Pattern modification strategy
If adapting an existing sweater or pillow panel:
- Substitute a relief panel of the same stitch count first
- Expect row gauge differences
- Add “buffer stitches” on both sides, usually 1–3 plain stitches, so the braid field can move without distorting seams
A reliable starting formula for a central braid panel:
- 2–4 plain stitches each side
- 9–21 stitch relief field depending on scale
- crossings every 4–8 rows
Troubleshooting common problems
Problem: the braid looks chunky, not defined
Causes:
- Yarn too soft or low twist
- Too many raised paths too close together
- Stitch height too tall
- No recovery rows between crossings
Fixes:
- Switch to a firmer yarn
- Reduce the number of active strands
- Use sc or hdc ground
- Space crossings farther apart
Problem: the panel buckles or tunnels
Causes:
- Surface paths are shorter than the fabric beneath them
- Anchoring is too tight
- Cords are too thick for their channels
Fixes:
- Lengthen overlay stitches slightly
- Block lightly before final anchoring to assess true shape
- Widen the channel or reduce cord diameter
Problem: intentional split stitches look damaged
Causes:
- Yarn lacks clear ply structure
- Hook tip is too sharp or too large
- Insertion point is inconsistent
Fixes:
- Choose a round, clearly plied yarn
- Try a slightly smaller hook with a smoother tip
- Practice on a light-colored swatch to see the ply path
Problem: relief disappears after washing
Causes:
- Fiber lacks memory
- Blocking was too aggressive
- Surface elements were not anchored enough
Fixes:
- Steam-hover rather than wet-block heavily for some fibers
- Reshape braid lines by hand while drying
- Add discreet split-loop tacks at key crossings and turning points
Problem: the fabric becomes stiff
Causes:
- Dense ground plus dense overlays
- Too many crossings in a short vertical space
- Cotton or linen worked too tightly
Fixes:
- Open the ground slightly with a larger hook
- Replace some structural lines with visual suggestion rather than full overlay
- Use cords selectively instead of all-over cable fields
Finishing techniques that preserve sculptural definition
Finishing can make or break this kind of work. Standard aggressive blocking is often not the answer.
Wet blocking
Best for wool and wool blends with memory.
Method:
- Soak gently
- Remove excess water by rolling in towels
- Lay flat and shape minimally
- Lift braid lines and crossings with fingertips before drying
- Pin only the edges of the panel, not across the relief itself unless absolutely necessary
The goal is not to flatten the fabric into submission. It is to let the ground settle while maintaining the raised pathways.
Steam blocking
Best for fibers that respond to heat but may flatten under saturation, and for touching up relief after seaming.
Method:
- Hover steam above the fabric rather than pressing
- Use fingers or a wooden tool to nudge braid lines into place
- Allow to cool completely before moving
Be especially cautious with acrylic and blends. Too much heat can permanently collapse texture.
Structured drying
For pronounced braid panels, I often recommend shaping the relief physically while drying:
- Roll a small towel under a major cable to support its curve
- Separate adjacent strands with pins placed in the valleys, not through the tops
- Check the piece midway through drying and reset crossings if needed
Finishing anchors
Once dry, inspect every crossing and edge transition.

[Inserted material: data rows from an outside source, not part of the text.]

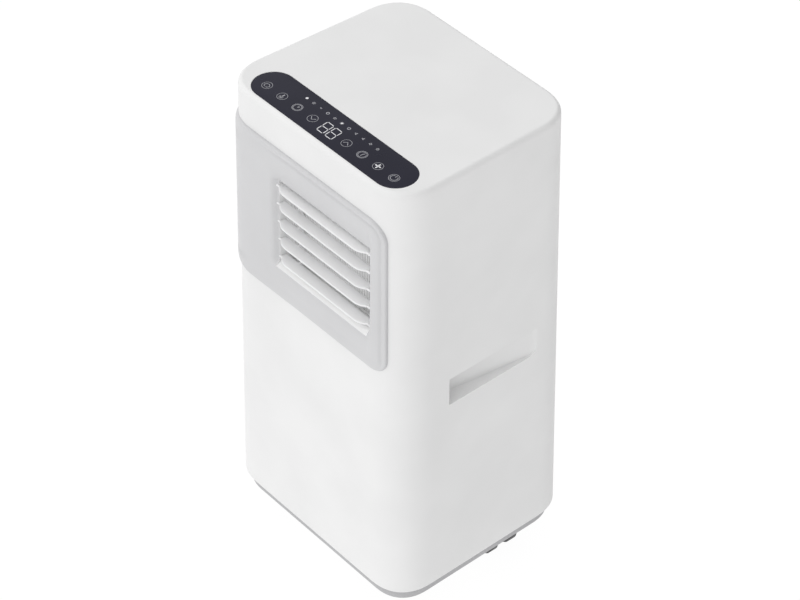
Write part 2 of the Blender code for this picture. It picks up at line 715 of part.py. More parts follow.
def make_lower_air_path():
    x, y, z = LOWER_WHEEL
    front, rear = 0.0370, 0.0930
    inner_front, inner_rear = front + SCROLL_WALL, rear - SCROLL_WALL
    around = LOWER_WHEEL_RADIUS + 0.0050
    outline = scroll_outline(LOWER_WHEEL, around + SCROLL_WALL, 0.014, 28)
    hollow = scroll_outline(LOWER_WHEEL, around, 0.014, 28)
    eye = (x, rear - 0.01, z), (x, rear + 0.01, z)
    shaft = (x, front - 0.01, z), (x, front + 0.01, z)
    scroll = prism("condenser_scroll", INNER_GREY, outline, "Y", front, rear)
    join(
        scroll,
        boxes("lower_neck", None, ((-0.050, front, z), (0.050, rear, 0.2800))),
        boxes("lower_foot", None, ((-0.050, front, PAN_FLOOR), (0.050, rear, z - 0.066))),
    )
    cut(
        scroll,
        prism("lower_scroll_inside", None, hollow, "Y", inner_front, inner_rear),
        boxes("lower_neck_inside", None, ((-0.047, inner_front, z), (0.047, inner_rear, 0.2900))),
        cylinder("lower_scroll_eye", None, *eye, 0.0560, 28),
        cylinder("lower_shaft_hole", None, *shaft, 0.0080, 20),
    )
    blower_wheel("condenser_blower", LOWER_WHEEL, LOWER_WHEEL_RADIUS, LOWER_WHEEL_HALF)
    motor = cylinder("condenser_motor", STEEL, (x, -0.0050, z), (x, front - 0.0008, z), 0.0380, 24)
    join(motor, cylinder("lower_shaft", None, (x, 0.02, z), (x, 0.0560, z), SHAFT_RADIUS, 16))
    outer = ((-0.0700, front - 0.003, 0.2806), (0.0700, 0.1225, 0.4055))
    duct = boxes("exhaust_duct", INNER_GREY, outer)
    cut(
        duct,
        boxes("exhaust_inside", None, ((-0.0670, front, 0.2836), (0.0670, 0.1195, 0.4025))),
        boxes("exhaust_throat", None, ((-0.0470, inner_front, 0.27), (0.0470, inner_rear, 0.30))),
        cylinder("exhaust_hole", None, (0, 0.11, PORT_Z), (0, 0.13, PORT_Z), 0.0560, 28),
    )
    make_coil("condenser_coil", (-0.1200, 0.1020, 0.0990), (0.1200, 0.1380, 0.2720), PAN_FLOOR)


# Refrigerant circuit and electrics.


def tube(name, finish, radius, route):
    """A pipe along a smooth curve through its route's points."""
    knots = [Vector(point) for point in route]
    points = []
    for i in range(len(knots) - 1):
        before, start = knots[max(i - 1, 0)], knots[i]
        end, after = knots[i + 1], knots[min(i + 2, len(knots) - 1)]
        for step in range(3):
            t = step / 3
            a = 2 * start
            b = (end - before) * t
            c = (2 * before - 5 * start + 4 * end - after) * t * t
            d = (3 * start - before - 3 * end + after) * t ** 3
            points.append((a + b + c + d) / 2)
    points.append(knots[-1])
    data = bpy.data.curves.new(name, "CURVE")
    data.dimensions = "3D"
    data.bevel_depth = radius
    data.bevel_resolution = 2
    data.use_fill_caps = True
    spline = data.splines.new("POLY")
    spline.points.add(len(points) - 1)
    for target, point in zip(spline.points, points):
        target.co = (*point, 1.0)
    data.materials.append(material(name, *finish))
    PARTS.objects.link(bpy.data.objects.new(name, data))


def make_compressor():
    x, y = COMPRESSOR
    radius = COMPRESSOR_RADIUS
    turned = (
        (0.0, 0.300),
        (0.030, 0.296),
        (0.048, 0.284),
        (radius, 0.270),
        (radius, 0.104),
        (0.046, 0.091),
        (0.0, 0.090),
    )
    bm = bmesh.new()
    verts = [bm.verts.new((x + r, y, z)) for r, z in turned]
    for start, end in zip(verts, verts[1:]):
        bm.edges.new((start, end))
    bmesh.ops.spin(
        bm,
        geom=bm.verts[:] + bm.edges[:],
        cent=(x, y, 0),
        axis=(0, 0, 1),
        angle=math.tau,
        steps=24,
        use_merge=True,
    )
    bmesh.ops.remove_doubles(bm, verts=bm.verts, dist=0.0001)
    body = new_object("compressor", bm, BLACK)
    join(body, cylinder("compressor_foot", None, (x, y, 0.0880), (x, y, 0.0920), radius + 0.012, 24))
    cut(body, cylinder("compressor_hollow", None, (x, y, 0.080), (x, y, 0.262), 0.036, 24))
    bores = bmesh.new()
    for index in range(3):
        angle = math.tau * index / 3 + math.radians(30)
        cx, cy = x + 0.056 * math.cos(angle), y + 0.056 * math.sin(angle)
        add_cylinder(bores, (cx, cy, 0.08), (cx, cy, 0.0935), 0.0046, 16)
        ends = (cx, cy, PAN_FLOOR), (cx, cy, 0.0875)
        grommet = cylinder(f"compressor_mount_{index + 1}", BLACK, *ends, 0.0080, 20)
        ends = (cx, cy, 0.08), (cx, cy, 0.0930)
        join(grommet, cylinder(f"mount_neck_{index + 1}", None, *ends, 0.0042, 16))
    cut(body, new_object("foot_bores", bores))
    x, y = ACCUMULATOR
    cylinder("suction_accumulator", BLACK, (x, y, 0.150), (x, y, 0.270), 0.0210, 28)


def make_pipes():
    x, y = COMPRESSOR
    ax, ay = ACCUMULATOR
    tube(
        "discharge_pipe",
        COPPER,
        0.0035,
        [
            (x, y, 0.3006),
            (x, y, 0.325),
            (-0.100, -0.030, 0.350),
            (-0.138, 0.030, 0.330),
            (-0.144, 0.095, 0.270),
            (-0.139, 0.118, 0.226),
            (-0.130, 0.120, 0.220),
            (-0.1212, 0.120, 0.220),
        ],
    )
    tube(
        "suction_pipe",
        COPPER,
        0.0040,
        [
            (ax, ay, 0.2706),
            (ax, ay, 0.320),
            (-0.050, -0.070, 0.372),
            (-0.125, -0.045, 0.385),
            (-0.156, -0.020, 0.412),
            (-0.157, 0.035, 0.455),
            (-0.152, 0.090, 0.492),
            (-0.140, 0.108, 0.500),
            (-0.132, 0.110, 0.500),
            (-0.1262, 0.110, 0.500),
        ],
    )
    tube(
        "liquid_pipe",
        COPPER,
        0.0025,
        [
            (0.1208, 0.120, 0.120),
            (0.128, 0.120, 0.120),
            (0.138, 0.115, 0.130),
            (0.142, 0.080, 0.220),
            (0.148, 0.010, 0.310),
            (0.153, 0.020, 0.400),
            (0.155, 0.060, 0.440),
            (0.146, 0.104, 0.462),
            (0.134, 0.110, 0.462),
            (0.1258, 0.110, 0.462),
        ],
    )


def make_electrics():
    box = boxes("electrical_box", INNER_GREY, ((0.045, -0.118, 0.0625), (0.140, -0.040, 0.300)))
    cut(box, boxes("electrical_inside", None, ((0.048, -0.13, 0.0655), (0.137, -0.043, 0.297))))
    boxes("control_board", BOARD, ((0.052, -0.0560, 0.075), (0.133, -0.0544, 0.290)))
    ends = (0.095, -0.0960, 0.0660), (0.095, -0.0960, 0.134)
    cylinder("run_capacitor", ALUMINIUM, *ends, 0.0180, 24)


def make_splash_unit():
    """The paddle wheel that throws the pan's water on to the condenser, and its motor."""
    x, y, z = SPLASH_WHEEL
    ends = (x, y - 0.003, z), (x, y + 0.003, z)
    wheel = cylinder("splash_wheel", INNER_GREY, *ends, 0.0260, 24, origin=SPLASH_WHEEL)
    size = Matrix.Diagonal((0.0120, 0.0160, 0.0020, 1.0))
    paddles = bmesh.new()
    for index in range(8):
        turn = Matrix.Rotation(math.tau * index / 8, 4, "Y")
        place = Matrix.Translation(SPLASH_WHEEL) @ turn @ Matrix.Translation((0.0200, 0, 0))
        bmesh.ops.create_cube(paddles, size=1.0, matrix=place @ size)
    join(wheel, new_object("splash_paddles", paddles))
    cut(wheel, cylinder("splash_bore", None, (x, y - 0.02, z), (x, y + 0.02, z), 0.0030, 16))
    motor = cylinder("splash_motor", STEEL, (x, 0.0280, z), (x, 0.0700, z), 0.0165, 24)
    join(motor, cylinder("splash_shaft", None, (x, 0.06, z), (x, y + 0.003, z), 0.0026, 16))


# Casters.


def make_casters():
    """Each trails along X at rest: 1 towards +X and -1 towards -X."""
    for name, (x, y, way) in CASTERS.items():
        axle_x, axle_z = x + way * TRAIL, WHEEL_RADIUS
        half = CASTER_WIDTH / 2
        inner = half - WHEEL_WIDTH
        web = inner - 0.0010
        back = x - way * 0.006
        ends = (x, y, 0.0370), (x, y, 0.0396)
        fork = cylinder(f"caster_{name}", BLACK, *ends, 0.0150, 24, origin=(x, y, BASE_BOTTOM))
        stem = (x, y, 0.0380), (x, y, 0.0570)
        hub = (axle_x, y - web, axle_z), (axle_x, y + web, axle_z)
        hood = ((min(back, axle_x), y - web, 0.0200), (max(back, axle_x), y + web, 0.0380))
        join(
            fork,
            cylinder(f"stem_{name}", None, *stem, STEM_RADIUS, 16),
            cylinder(f"hub_{name}", None, *hub, 0.0120, 20),
            boxes(f"hood_{name}", None, hood),
        )
        bore = (axle_x, y - 0.02, axle_z), (axle_x, y + 0.02, axle_z)
        cut(fork, cylinder(f"axle_bore_{name}", None, *bore, AXLE_RADIUS + 0.0004, 12))
        ends = (axle_x, y - half + 0.001, axle_z), (axle_x, y + half - 0.001, axle_z)
        wheel = cylinder(f"wheel_{name}", BLACK, *ends, AXLE_RADIUS, 12, origin=(axle_x, y, axle_z))
        for label, side in (("a", -1), ("b", 1)):
            ends = (axle_x, y + side * inner, axle_z), (axle_x, y + side * half, axle_z)
            join(wheel, cylinder(f"tread_{name}_{label}", None, *ends, WHEEL_RADIUS, 28))


make_body_shell()
make_rear_cover()
make_top_cover()
make_base_pan()
make_controls()
make_bezel()
make_louvers()
make_rear_pieces()
make_upper_air_path()
make_lower_air_path()
make_compressor()
make_pipes()
make_electrics()
make_splash_unit()
make_casters()
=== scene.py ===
"""Portable air conditioner: the visible surfaces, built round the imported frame.

Metres, +Z up. The outlet faces -Y, and +X is on the right of someone who looks at the outlet.
"""

import math

import bmesh
import bpy
import numpy as np
from mathutils import Matrix, Vector


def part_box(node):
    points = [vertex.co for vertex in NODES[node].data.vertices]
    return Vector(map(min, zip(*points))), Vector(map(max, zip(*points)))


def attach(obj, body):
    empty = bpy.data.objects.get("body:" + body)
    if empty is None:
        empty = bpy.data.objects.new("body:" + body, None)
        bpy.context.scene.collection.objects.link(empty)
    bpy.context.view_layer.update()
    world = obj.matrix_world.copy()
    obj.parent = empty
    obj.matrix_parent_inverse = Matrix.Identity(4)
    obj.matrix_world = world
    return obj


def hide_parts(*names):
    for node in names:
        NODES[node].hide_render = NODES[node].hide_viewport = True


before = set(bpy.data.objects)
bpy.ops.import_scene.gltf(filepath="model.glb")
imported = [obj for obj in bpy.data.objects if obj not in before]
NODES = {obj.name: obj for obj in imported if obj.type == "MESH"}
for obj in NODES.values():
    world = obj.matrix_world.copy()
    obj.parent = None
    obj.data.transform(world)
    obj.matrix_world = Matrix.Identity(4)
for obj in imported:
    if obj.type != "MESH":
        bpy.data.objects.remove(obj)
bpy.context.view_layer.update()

# Body: widths, depths and heights as in the frame.
SKIRT_BOTTOM, BAND_BOTTOM, BODY_TOP = 0.0596, 0.6917, 0.7000
BASE_BOTTOM = 0.0400
FRONT_HALF = (0.1758, 0.1689)
REAR_HALF = (0.1693, 0.1621)
FRONT_Y = (-0.1500, -0.1409)
REAR_Y = (0.1500, 0.1421)
CORNER_EXTENT, CORNER_POWER = 0.0580, 2.4
CORNER_POINTS = 22
BASE_INSET = 0.0078
WALL = 0.0028
REAR_PANEL_HALF, REAR_PANEL_REACH = 0.1095, 0.1200
TOP_INSET = 0.0058

# Outlet surround.
PROUD = 0.0040
BEZEL_RIGHT, BEZEL_SIDE_END = 0.1450, -0.0620
BEZEL_BOTTOM, BEZEL_TOP = 0.4230, 0.6500
RIGHT_TRIM = 0.0038
OPENING = (-0.0635, 0.1108, 0.4680, 0.5985)
DISH = (-0.0760, 0.1310, 0.4640, 0.6400)
DISH_DEPTH = 0.0045
SLEEVE_BACK = -0.1048

# Louvers.
BLADE_COUNT, BLADE_TOP_Z, BLADE_PITCH = 5, 0.5900, 0.0276
BLADE_AXIS_Y = -0.1387
BLADE_LEFT, BLADE_RIGHT = -0.0625, 0.1060
BLADE_CHORD, BLADE_THICKNESS = 0.0173, 0.0026
BLADE_SWEEP = math.radians(50)
LINK_X, LINK_REACH = -0.0380, 0.0150

# Controls.
PILL_CENTRE = (0.0047, -0.1064)
PILL_LENGTH, PILL_WIDTH = 0.2836, 0.0552

# Grips.
GRIP_FRONT, GRIP_REAR = -0.0640, 0.0840
GRIP_BOTTOM, GRIP_TOP = 0.3500, 0.3915
GRIP_DEPTH, GRIP_ROUND = 0.0230, 0.0150
GRIP_RAMP, GRIP_REAR_DEPTH = 0.0080, 0.0024

MM = 0.001


# Materials.


def new_material(name):
    made = bpy.data.materials.new(name)
    made.use_nodes = True
    nodes = made.node_tree.nodes
    return made, nodes, made.node_tree.links, nodes["Principled BSDF"]


def noise(nodes, links, coordinates, scale, detail=3.0, roughness=0.5):
    node = nodes.new("ShaderNodeTexNoise")
    node.inputs["Scale"].default_value = scale
    node.inputs["Detail"].default_value = detail
    node.inputs["Roughness"].default_value = roughness
    links.new(coordinates, node.inputs["Vector"])
    return node.outputs["Fac"]


def ranged(nodes, links, value, low, high):
    """Noise, which mostly keeps near its middle, spread over the range from low to high."""
    node = nodes.new("ShaderNodeMapRange")
    node.inputs["From Min"].default_value = 0.35
    node.inputs["From Max"].default_value = 0.65
    node.inputs["To Min"].default_value = low
    node.inputs["To Max"].default_value = high
    links.new(value, node.inputs["Value"])
    return node.outputs["Result"]


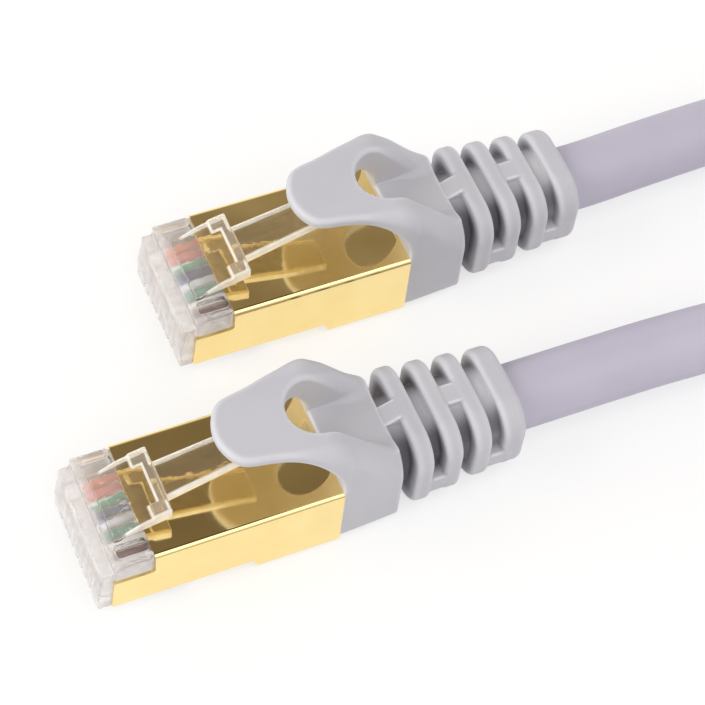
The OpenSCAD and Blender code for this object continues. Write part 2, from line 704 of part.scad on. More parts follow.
at_plug(1) wire(7, "saddlebrown");  // wire_brown_b
at_plug(1) wire_cores();  // wire_cores_b
at_plug(1) pair_foils();  // pair_foils_b
at_plug(1) braid();  // braid_b
at_plug(1) jacket_end();  // jacket_end_b
at_plug(1) shell();  // shell_b
at_plug(1) inner_mould();  // inner_mould_b
at_plug(1) boot();  // boot_b
at_plug(1) latch_guard();  // latch_guard_b
at_plug(1) strain_relief();  // strain_relief_b
cable_lead_a();
cable_lead_b();
cable_coil();
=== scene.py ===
import math

import bpy
import numpy as np
from mathutils import Matrix, Vector


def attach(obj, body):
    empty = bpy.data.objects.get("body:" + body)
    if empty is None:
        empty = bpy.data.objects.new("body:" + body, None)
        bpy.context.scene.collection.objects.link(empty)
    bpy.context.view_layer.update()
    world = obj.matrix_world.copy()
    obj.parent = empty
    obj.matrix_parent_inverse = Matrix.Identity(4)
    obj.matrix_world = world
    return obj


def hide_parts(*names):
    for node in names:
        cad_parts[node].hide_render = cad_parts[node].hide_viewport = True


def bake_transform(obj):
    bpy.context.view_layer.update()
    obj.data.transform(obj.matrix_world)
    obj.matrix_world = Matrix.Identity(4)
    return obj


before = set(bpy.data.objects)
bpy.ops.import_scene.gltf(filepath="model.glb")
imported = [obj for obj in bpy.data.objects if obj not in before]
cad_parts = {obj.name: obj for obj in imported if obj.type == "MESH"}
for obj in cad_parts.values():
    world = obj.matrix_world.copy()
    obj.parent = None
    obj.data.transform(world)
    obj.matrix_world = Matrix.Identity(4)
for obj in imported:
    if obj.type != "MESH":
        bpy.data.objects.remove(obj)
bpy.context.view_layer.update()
MM = 0.001
scene = bpy.context.scene
scene.view_settings.view_transform = "Standard"

# ---------------------------------------------------------------- places and sizes, in millimetres

# Each plug is worked out with the flat front of its nose at x = 0, its underside at z = 0 and its cable towards +X.
PLUG_AT = {"a": (-12.15, 10.2, 1.2), "b": (-27.15, -10.2, 1.2)}
AXIS_Z = 3.3
SHELL_FRONT, SHELL_REAR = 4.6, 21.5
RELIEF_X, RELIEF_END = 27.3, 39.3
PITCH = 1.02
WIRE_D, ROW_Z = 0.82, 3.5
WIRES_IN_ROW = 8
CABLE_D = 6.2
BORE_GAP = 0.02
BORE_R = CABLE_D / 2 + BORE_GAP

# ---------------------------------------------------------------- camera

FOCAL_PIXELS = 2500.0
PICTURE = 705
SENSOR = 36.0
VIEW_AZIMUTH = -29.59
VIEW_ELEVATION = 55.93
VIEW_ROLL = 8.06
VIEW_DISTANCE = 225.9
VIEW_SHIFT = (17.24, -3.07)
NEAREST_SEEN = 0.01  # metres


def make_camera():
    """Looks down at the plugs: azimuth and elevation give the sight line, and the roll turns the picture about it."""
    az, el, roll = (math.radians(v) for v in (VIEW_AZIMUTH, VIEW_ELEVATION, VIEW_ROLL))
    look = Vector((-math.sin(az) * math.cos(el), math.cos(az) * math.cos(el), -math.sin(el)))
    level = look.cross(Vector((0, 0, 1))).normalized()
    rise = level.cross(look)
    right = level * math.cos(roll) + rise * math.sin(roll)
    up = rise * math.cos(roll) - level * math.sin(roll)
    place = Vector(PLUG_AT["a"]) - look * VIEW_DISTANCE + right * VIEW_SHIFT[0] + up * VIEW_SHIFT[1]
    data = bpy.data.cameras.new("camera")
    data.sensor_width = SENSOR
    data.lens = FOCAL_PIXELS / PICTURE * SENSOR
    data.clip_start = NEAREST_SEEN
    camera = bpy.data.objects.new("camera", data)
    turn = Matrix((right, up, -look)).transposed()
    camera.matrix_world = Matrix.Translation(place * MM) @ turn.to_4x4()
    scene.collection.objects.link(camera)
    scene.camera = camera


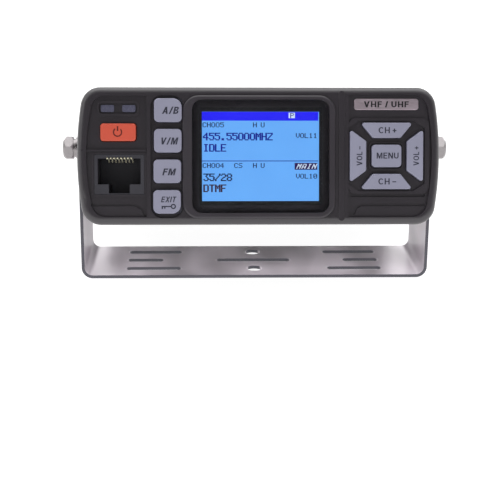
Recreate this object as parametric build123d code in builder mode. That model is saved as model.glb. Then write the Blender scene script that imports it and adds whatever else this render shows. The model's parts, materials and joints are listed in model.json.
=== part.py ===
"""A compact mobile transceiver in its tilting U bracket.

The bracket stands on the floor plane with the middle of its underside at the origin: +Z up,
-Y towards the user, +X to the user's right. Everything in the radio is drawn level, in a frame
whose origin is the middle of the front panel's rim, X to the right, Y backwards and Z up. At the
end each radio piece is moved to its rest pose, nose up in the bracket.
"""

import os
from math import cos, radians, sin

from build123d import *

os.makedirs("parts", exist_ok=True)

# ---------------------------------------------------------------- driving dimensions, mm
# Bracket
BRACKET_OUTER_HALF = 55.8
BRACKET_SHEET = 1.0
BRACKET_DEPTH = 32.0
BRACKET_BEND_INNER = 2.5
ARM_HEIGHT = 49.5
ARM_CORNER = 8.0
SLOT_WIDTH = 3.2
ROW_PITCH = 9.0
LONG_SLOT = 18.3
LONG_SLOT_X = 33.0
SHORT_SLOT = 12.2
SHORT_SLOT_X = 36.0
MIDDLE_SLOT = 25.0
PLATE_HOLE_R = 2.6

# Pivot
PIVOT_HEIGHT = 39.4
PIVOT_BEHIND_FACE = 38.0
PIVOT_ABOVE_MIDDLE = 3.5
TILT = 14.0
BOLT_R = 2.0
BOLT_CLEARANCE = 0.1
FLAT_WASHER = 0.8
SPLIT_WASHER = {-1: 1.2, 1: 1.9}
SPLIT_GAP = 1.3
HEX_TURN = -4.0
BOLT_COLLAR = 0.9
HEX_HEAD = 3.2
HEX_ACROSS_FLATS = 7.0
BOLT_TIP = 46.0

# Radio body
BODY_HALF_WIDTH = 53.95
BODY_HALF_HEIGHT = 20.4
SIDE_BULGE = 2.1
BODY_CORNER = 5.9
BEZEL_DEPTH = 20.0
BEZEL_WALL = 2.0
BEZEL_ROUND = 2.2
FRONT_WALL = 3.2
CHASSIS_HALF_WIDTH = 52.0
CHASSIS_HALF_HEIGHT = 19.2
CHASSIS_CORNER = 4.0
CHASSIS_BACK = 104.0
NECK_FRONT = 16.8
SIDE_WALL = 2.5
REAR_WALL = 3.0
FLOOR_BOTTOM = -15.2
FLOOR_TOP = -12.7
COVER_SHEET = 0.8
BOSS_HEIGHT = 1.3

# Depths behind the front rim (negative stands proud of it)
SURROUND_FRONT = -0.8
LENS_FRONT = -0.1
LENS_THICK = 1.5
SIDE_KEY_FRONT = -1.2
NAV_KEY_FRONT = -1.0
PLATEAU_FRONT = 0.1
PANEL_FLOOR = 0.9
COLUMN_FLOOR = 1.2
RIB_FRONT = -0.25
KEY_FLANGE_BACK = 4.2
MAT_FRONT = 5.2
BOARD_FRONT = 6.6
BOARD_THICK = 1.6
KEY_GAP = 0.22
FLANGE = 0.7
STEM_TIP = 5.7
LCD_FRONT = 1.6
LCD_THICK = 1.4

# Front panel layout (x, z) about the middle of the face
SIDE_KEY = (8.15, 6.95)
SIDE_KEY_CENTRES = {
    "key_a_b": (-26.93, 13.45),
    "key_v_m": (-26.99, 4.5),
    "key_fm": (-27.16, -4.5),
    "key_exit": (-27.28, -13.5),
}
POWER_KEY = (10.45, 5.15)
POWER_CENTRE = (-41.6, 7.0)
LED_RECESS = (12.6, 4.6)
LED_RECESS_CENTRE = (-41.65, 14.03)
LED_WINDOW = (3.9, 2.1)
LED_WINDOW_SPACING = 6.3
JACK_OUTER = (14.76, 11.74)
JACK_CENTRE = (-41.45, -5.44)
JACK_CAVITY = (12.7, 7.64)
JACK_CAVITY_TOP = -0.69
JACK_NOTCH = (6.2, 2.68)
CONTACT_PITCH = 1.02
SURROUND = (45.45, 36.42)
SURROUND_CENTRE = (-0.05, -0.31)
SURROUND_CORNER = 5.0
LENS = (40.71, 33.55)
LENS_CENTRE = (0.46, -0.09)
LENS_CORNER = 3.0
ACTIVE_AREA = (35.04, 28.03)
NAV_CENTRE = (37.8, 0.02)
PLATEAU = (24.1, 22.4)
PLATEAU_CENTRE = (38.6, 0.06)
MENU_KEY = (8.83, 6.66)
CH_WIDE, CH_NARROW, CH_OUTER, CH_INNER = 15.7, 8.2, 9.84, 5.3
VOL_TALL, VOL_SHORT, VOL_OUTER, VOL_INNER = 15.8, 8.7, 10.9, 6.05
BADGE = (19.18, 3.37)
BADGE_CENTRE = (37.84, 15.35)
GROOVE_Z = PLATEAU_CENTRE[1] - PLATEAU[1] / 2 - 0.55
PAD_WELL_MARGIN = 0.6
PAD_RING_OUTER = (10.5, 8.5)
PAD_RING_INNER = (9.7, 7.6)
RIB = (1.9, 38.8)
RIB_CENTRE = (24.5, 0.0)

# Inside and rear
NECK_HALF_WIDTH = 48.9
NECK_HALF_HEIGHT = 16.9
FIN_COUNT = 17
FIN_PITCH = 5.4
FIN_THICK = 1.6
MAIN_BOARD = {"x": (-46.0, 46.0), "y": (24.0, 86.0)}
MAIN_BOARD_Z = -9.7
STANDOFFS = [(x, y) for x in (-42.5, 42.5) for y in (27.5, 82.5)]
COVER_SCREWS = [(x, y) for x in (-45.8, 45.8) for y in (26.5, 60.0, 96.5)]
CONNECTOR_X = -6.0
CONNECTOR_Z = -7.5
JACK_DEPTH = 15.5
CAVITY_DEPTH = 12.5
SPEAKER_CENTRE = (0.0, 50.0)
SPEAKER_R = 16.0
FAN_SIZE = 30.0
FAN_DEPTH = 10.0
FAN_CENTRE = (27.5, 2.6)
FAN_SCREW_PITCH = 24.0
SOCKET_CENTRE = (-12.0, 2.0)
SOCKET_LENGTH = 14.0
SOCKET_SCREW_PITCH = 18.2
DC_CENTRE = (-37.5, 2.0)
SPEAKER_JACK_CENTRE = (8.0, 2.0)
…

If a line lifts or wanders, add a nearly invisible anchoring stitch using matching yarn:
- Catch only the inner body of the relief element
- Pass through a split loop or hidden strand in the ground
- Do not flatten the top ridge
This tiny tailoring step often turns a good panel into a polished one.
Best-use combinations by fiber and project
Wool sweater panel
- Ground: hdc or linked hdc
- Relief: split-loop anchored overlays or inset cords
- Contrast: low to medium
- Blocking: wet block lightly
Cotton cushion cover
- Ground: sc or hdc
- Relief: inset cords and bold staged crossings
- Contrast: medium to high
- Blocking: minimal, shape by hand
Alpaca blend scarf
- Ground: softer hdc rib or BLO texture
- Relief: broad surface braid suggestion, fewer split techniques
- Contrast: tonal
- Blocking: steam-hover only if needed
Structured bag flap
- Ground: firm sc
- Relief: inset cord plus split-loop anchors
- Contrast: high or graphic
- Blocking: little to none; line if needed for stability
Key takeaways for designing relief without bulk
The biggest conceptual shift is this: sculptural crochet does not have to come from stacking more stitches on top of more stitches. It can come from managing the route the yarn takes across and through the fabric.
When you want crisp cables or braided structures without heaviness, remember:
- Choose yarn for structure first. Firmly spun wool is easiest; slick cotton needs engineering; halo-heavy fibers soften clarity.
- Relief depends on recovery and edge definition, not just height.
- Shorter ground stitches often produce better sculptural results than tall ones.
- Stage crossings over multiple rows rather than concentrating all the action in one dense band.
- Use split-loop anchoring to seat raised lines into the fabric and prevent drift.
- Inset cords create dramatic depth with less all-over density.
- Color contrast changes whether texture reads as subtle sculpture or graphic braid.
- Finishing should support the relief, not flatten it.
If you are experimenting for the first time, begin with a plain sc or hdc swatch, a smooth DK wool, and one single technique—perhaps a pair of channels with an inset cord, or one narrow split-loop anchored line. Evaluate not only how it looks, but how it feels in the hand. Does it spring back? Does it drape? Do the edges of the raised path remain clean from a few feet away?
That is the standard to chase.
The most successful dimensional crochet is not simply textured. It is legible. The eye understands where the strand travels, where it dips, where it crosses, and where it emerges again. Once you start designing from that principle, cables and braids stop being heavy masses and become pathways—lightly engineered, deeply tactile, and far more versatile than stacked post stitches alone.